More broadly, commodity traders need to embrace new ways of working. Developing topnotch predictive analytics often requires setting up data science teams in a way that they can operate differently from traditional commodity trading organizations, while remaining deeply linked. So commodity traders are establishing incubators, entering joint ventures, and striking partnerships with consultancies and universities. In some cases, they are even pioneering ways that they can monetize proprietary intelligence outside of their own trading and sales activities.
Simultaneously, existing teams of traders, quantitative analysts, and developers must work more nimbly to make the most of shortlived information advantages. Until now, traders and quantitative analysts identified key metrics for trading strategies and then asked developers to provide them with forecasting tools over a period of weeks or months.
Moving forward, rather than spending time transforming spreadsheets into code, quants and data scientists must concurrently work in code and draw from shared data lakes to transform insights into pilots and proofs of concepts for trading strategies. To predict market behavior, they must use predictive analytics techniques, ranging from single factor analyses to more complex techniques such as convolutional neural networks. And quantitative analysts need to become more familiar with data science techniques, tools, and ways of working.
As commodity markets become more liquid and accessible, commodity traders are relying more and more on algorithmic trading, coupling predictive analytics with robotic trade execution
DIGITAL TALENT GAP
Commodity traders must also find new ways to attract and keep talent in an increasingly digital workplace. Commercially driven quantitative traders have worked in commodity trading organizations for decades. But to gain a competitive edge, commodity traders increasingly need data scientists in addition to their usual quant teams to transform much more complex and varied digital data feeds into trading strategies.
The challenge is that dedicated data scientists are universally in high demand. Generally, these digital data problem solvers prefer to work for prestigious tech giants and high-paying hedge funds rather than commodity traders. So commodity traders need to recalibrate their recruiting strategies to attract data scientists primarily by interesting them in pioneering digital solutions to seemingly impossible complex problems. After that, commodity traders need to make sure there is a steady flow of such challenges to retain their interest.
Commodity traders must also revamp their organizations so that the expertise of their data scientists can be spread broadly. For example, commodity traders should set up core teams of purely data scientists in data labs to tackle their toughest challenges and empower them to bring in external supplementary talent when necessary. However, this team will not be as commercially driven as traders and analysts.
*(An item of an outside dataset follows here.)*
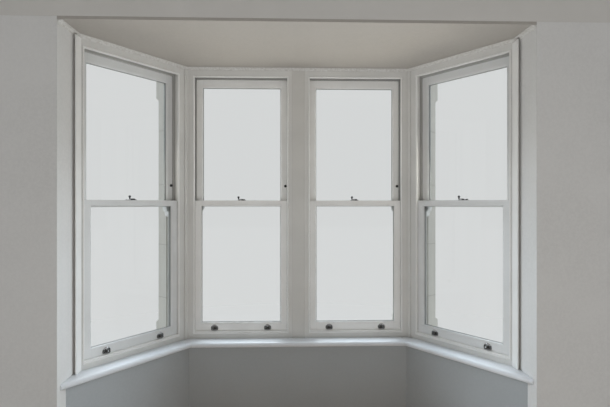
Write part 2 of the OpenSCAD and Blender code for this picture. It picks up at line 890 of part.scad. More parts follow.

As a result, in order to transform theoretical solutions into the practical profits, traders also need a deep “bench” of quants with commodity trading expertise that are fluent in the language and application of data science to partner with and be guided by a core team of data scientists.
Much as banks, law firms, and consultancies recruit and train generalists, traders will hire quants for their raw capabilities and then assign them to the task where they display the greatest aptitude
These data science-infused quants should be deployed to work on developing or monetizing cutting-edge analytics with the data scientists.
Much as banks, law firms, and consultancies recruit and train generalists, traders will hire quants for their raw capabilities and then assign them to the task where they display the greatest aptitude. The growing importance of these generalist quants will require a cultural shift for trading companies, which will need to hire them at an entry level and have their bench become part of the standard rotations of newly hired college graduates.
Members of the core team of data scientists will also have to be moved through different parts of the organization so that they can interact with the larger group of existing top quantitative analysts and traders. They can then mentor others who are just starting out on what will eventually become a broader shift for the industry, from developing analyses in spreadsheets to working them out in code. Once this happens, analysts with coding capabilities will be able to abstract and reuse solutions to improve traders’ strategies across the board or even move themselves into the front office, trading on the back of their models.
Exhibit 4: THE NEW COMMODITY TRADING LANDSCAPE
The return of the importance of proprietary market intelligence will force all commodity traders to adopt new strategies
Source: Oliver Wyman analysis
RETURN TO THE CORE
Only the largest traders can currently invest in predictive analytics because they alone have the scale to monetize results profitably and the capital to invest in sophisticated systems and dedicated teams. This gives them a significant edge over smaller traders and will result in even more margin becoming concentrated in major players. Consolidation will accelerate, at least until the cost of advanced analytics decreases. Top traders will continue to gain an even larger share of the industry’s profits by taking advantage of predictive analytics, while forcing other players to focus even more on only their core competitive advantages. (See Exhibit 4.)
To compete, commodity producers, national oil companies, large commodity consumers, and midsize traders will need to reassess their strengths and invest in them. They will have to be sure to optimize any advantages they have in terms of their access to assets, equity flows, proprietary data, niche trading capabilities, or differentiated business models. Advanced analytics may even enable players with sufficient scale in their niche to strengthen and defend their position. However, to do so, many may need to enter joint ventures or partnerships to achieve sufficient scale to monetize their advantage. At the same time, these traders will have to continue to lower costs and investigate operating and commercial models that give them an even bigger bang for the buck.
That means midsize players must shed noncore businesses, strike alliances to gain access to larger portfolios, and automate back-office functions. By relying more on robots to conduct basic tasks such as reconciling data and blockchain to manage intercompany paperwork exchanges, some commodity traders have lowered their costs by as much as 30 percent. But it’s clear from the past several years that, like other industries, commodity traders cannot simply cost cut their way to success.
THE PATH FORWARD
Instead, traders need to make maximizing the potential of information advantages their top priority. Previously unthinkable digital capabilities will determine who will be the industry’s leaders in the long term.